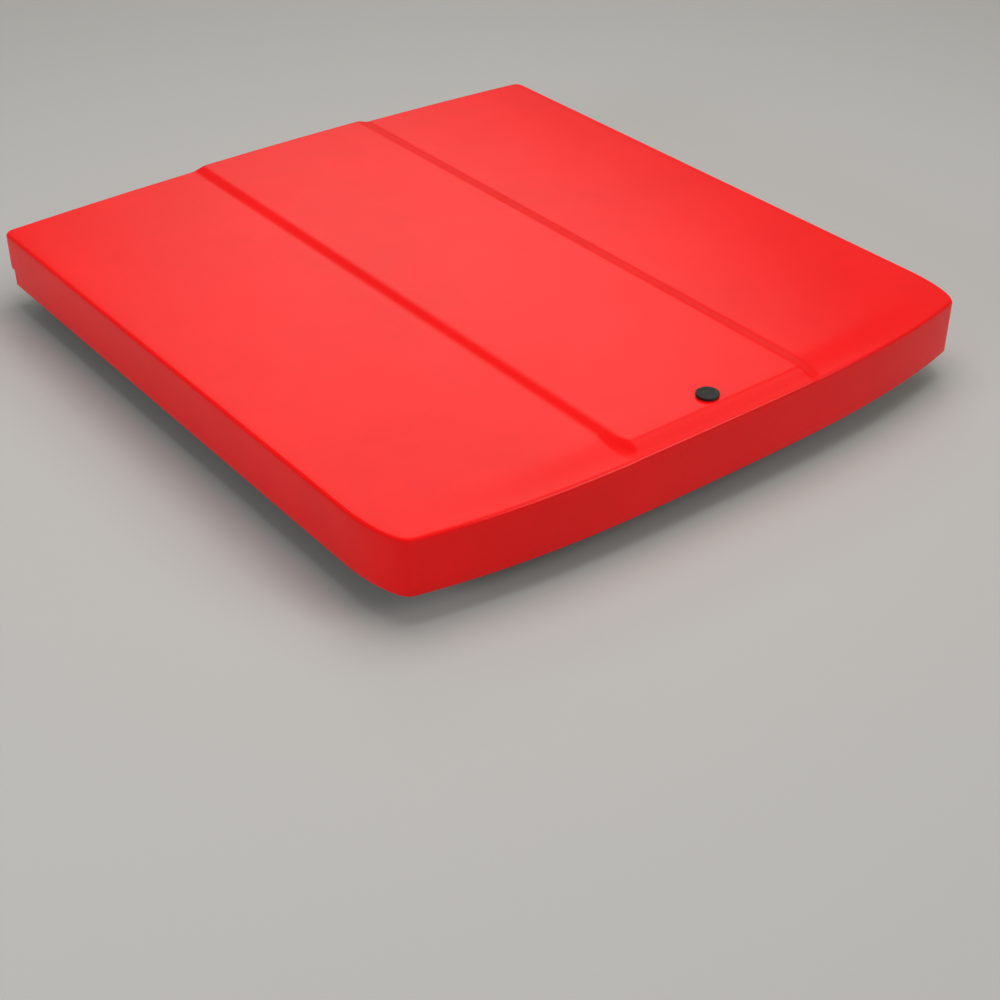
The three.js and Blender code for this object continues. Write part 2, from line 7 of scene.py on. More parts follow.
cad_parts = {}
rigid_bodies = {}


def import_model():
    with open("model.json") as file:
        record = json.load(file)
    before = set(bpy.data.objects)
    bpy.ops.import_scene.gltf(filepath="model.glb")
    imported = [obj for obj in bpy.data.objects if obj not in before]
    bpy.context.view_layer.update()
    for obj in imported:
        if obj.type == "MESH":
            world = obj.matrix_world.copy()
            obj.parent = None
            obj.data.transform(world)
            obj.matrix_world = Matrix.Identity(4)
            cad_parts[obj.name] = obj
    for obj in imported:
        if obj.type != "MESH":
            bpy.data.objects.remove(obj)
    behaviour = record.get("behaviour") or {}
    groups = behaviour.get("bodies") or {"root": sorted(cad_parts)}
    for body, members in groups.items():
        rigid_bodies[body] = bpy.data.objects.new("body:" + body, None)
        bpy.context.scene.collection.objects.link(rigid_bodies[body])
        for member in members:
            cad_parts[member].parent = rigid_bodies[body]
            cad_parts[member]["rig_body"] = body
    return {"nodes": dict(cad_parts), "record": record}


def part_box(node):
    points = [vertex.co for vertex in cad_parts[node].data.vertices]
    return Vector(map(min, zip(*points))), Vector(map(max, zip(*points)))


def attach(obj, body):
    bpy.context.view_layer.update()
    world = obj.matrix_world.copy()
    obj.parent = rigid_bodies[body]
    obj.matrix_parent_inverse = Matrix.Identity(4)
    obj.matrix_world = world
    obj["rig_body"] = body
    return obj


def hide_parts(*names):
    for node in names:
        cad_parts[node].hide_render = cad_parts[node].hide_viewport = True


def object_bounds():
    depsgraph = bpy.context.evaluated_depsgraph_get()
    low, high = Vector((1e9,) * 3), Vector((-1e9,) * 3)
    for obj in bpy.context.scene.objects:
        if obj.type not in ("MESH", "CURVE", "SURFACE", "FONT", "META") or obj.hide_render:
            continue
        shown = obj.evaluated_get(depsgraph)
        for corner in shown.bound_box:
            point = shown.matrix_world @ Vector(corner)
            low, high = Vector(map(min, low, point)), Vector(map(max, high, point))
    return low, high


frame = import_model()
cadLow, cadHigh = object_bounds()
mm = 0.001

# The camera looks down over the rear left corner of the cover.
camera = {
    "place": Vector((-2.3912, -4.0422, 2.1756)),
    "azimuth": -38.045,  # degrees, 0 looks along +Y
    "elevation": 34.755,
    "roll": 0.235,
    "lens": 62.885,
    "sensor": 36.0,
}

# Floor and studio lights; sizes and places in metres, power in watts.
studio = {
    "floorSize": 40.0,
    "floorColour": "#ACACAB",
    "floorRoughness": 0.8,
    "skyColour": "#FFFAF2",
    "skyLow": 0.24,  # brightness away from the glows
    "glows": [
        {"towards": (0.47, 0.66, 0.586), "edge": 0.9455, "level": 1.6},  # mirrored by the lid's top
        {"towards": (0.50, 0.05, 0.84), "edge": 0.88, "level": 1.2},  # mirrored by the ramp behind the panel
        {"towards": (0.50, -0.66, 0.54), "edge": 0.93, "level": 4.8},  # mirrored by the rounded rear edge
    ],
    "softboxes": {
        "overhead": {"place": (0.2, -1.0, 4.2), "aim": (0.0, -0.95, 0.1), "size": (3.2, 3.2), "power": 118},
        "rearFill": {"place": (-1.2, -7.6, 2.1), "aim": (0.0, -1.6, 0.1), "size": (3.4, 1.6), "power": 26},
        "leftFill": {"place": (-7.4, -1.8, 2.3), "aim": (-0.8, -1.0, 0.1), "size": (3.4, 1.6), "power": 205},
    },
}

# The lid's own shape. What a box gives is taken from the frame.
skinLow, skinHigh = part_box("lid_skin")
lid = {
    "halfWidth": skinHigh.x,
    "frontEdge": skinHigh.y,
    "rearApex": skinLow.y,
    "skirtFoot": skinLow.z,
    "cornerHeight": 144 * mm,
    "rearBow": 82 * mm,
    "bowPower": 3,
    "cornerSweep": 165 * mm,  # each rear corner is a quarter ellipse: this far along the side
    "cornerReach": 50 * mm,  # and this far across the rear
    "frontRadius": 25 * mm,
    "rearCrown": 8 * mm,
    "middleCrown": 18 * mm,
    "panelHalfWidth": 252 * mm,
    "panelSlope": 46 * mm,
    "panelRaise": 9 * mm,
    "sideRamp": 120 * mm,
    "panelRamp": 50 * mm,
    "notchY": -8 * mm,
    "notchFoot": 45 * mm,
    "edgeRadius": 9 * mm,
    "footRadius": 2 * mm,
    "wall": 3.6 * mm,
    "lockHole": 16.6 * mm,
    "lockHoleAbove": 100 * mm,  # only the upper face is cut
}
sides = ("left", "right")
clampRows = ("front", "middle", "rear")


def smoothStep(share):
    held = min(max(share, 0.0), 1.0)
    return held * held * (3 - 2 * held)


def mix(start, end, share):
    return start + (end - start) * share


def rearEdgeAt(x):
    bend = abs(x / lid["halfWidth"]) ** lid["bowPower"]
    return lid["rearApex"] + lid["rearBow"] * bend


def panelShare(x):
    foot = lid["panelHalfWidth"] + lid["panelSlope"]
    return smoothStep((foot - abs(x)) / lid["panelSlope"])


def lidTopAt(x, y):
    rampLength = mix(lid["sideRamp"], lid["panelRamp"], panelShare(x))
    ramp = smoothStep((y - rearEdgeAt(x)) / rampLength)
    across = 1 - (x / lid["halfWidth"]) ** 2
    crown = across * mix(lid["rearCrown"], lid["middleCrown"], ramp)
    return lid["cornerHeight"] + crown + lid["panelRaise"] * panelShare(x) * ramp


# An sRGB hex value as linear colour.
def hexColour(text):
    parts = [int(text[i:i + 2], 16) / 255 for i in (1, 3, 5)]
    linear = [c / 12.92 if c <= 0.04045 else ((c + 0.055) / 1.055) ** 2.4 for c in parts]
    return (*linear, 1.0)


def perMetre(millimetres):
    return 1000.0 / millimetres


def addNode(tree, kind, settings=None, values=None, links=None):
    node = tree.nodes.new(kind)
    for name, value in (settings or {}).items():
        setattr(node, name, value)
    for name, value in (values or {}).items():
        node.inputs[name].default_value = value
    for name, socket in (links or {}).items():
        tree.links.new(socket, node.inputs[name])
    return node


# What all the finishes' patterns share.
pattern = {
    "toneEdges": (0.32, 0.68),
    "glossEdges": (0.3, 0.7),
    "driftDetail": 5.0,
    "driftRoughness": 0.6,
    "glossDetail": 4.0,
    "grainDetail": 3.0,
    "cellSmoothness": 0.6,
}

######

### [WORK REQUIRED]
Track down every line holding the string "data" and copy it.

### [RESULT OF THIS EXERCISE]
    before = set(bpy.data.objects)
    imported = [obj for obj in bpy.data.objects if obj not in before]
            obj.data.transform(world)
            bpy.data.objects.remove(obj)
        rigid_bodies[body] = bpy.data.objects.new("body:" + body, None)
    points = [vertex.co for vertex in cad_parts[node].data.vertices]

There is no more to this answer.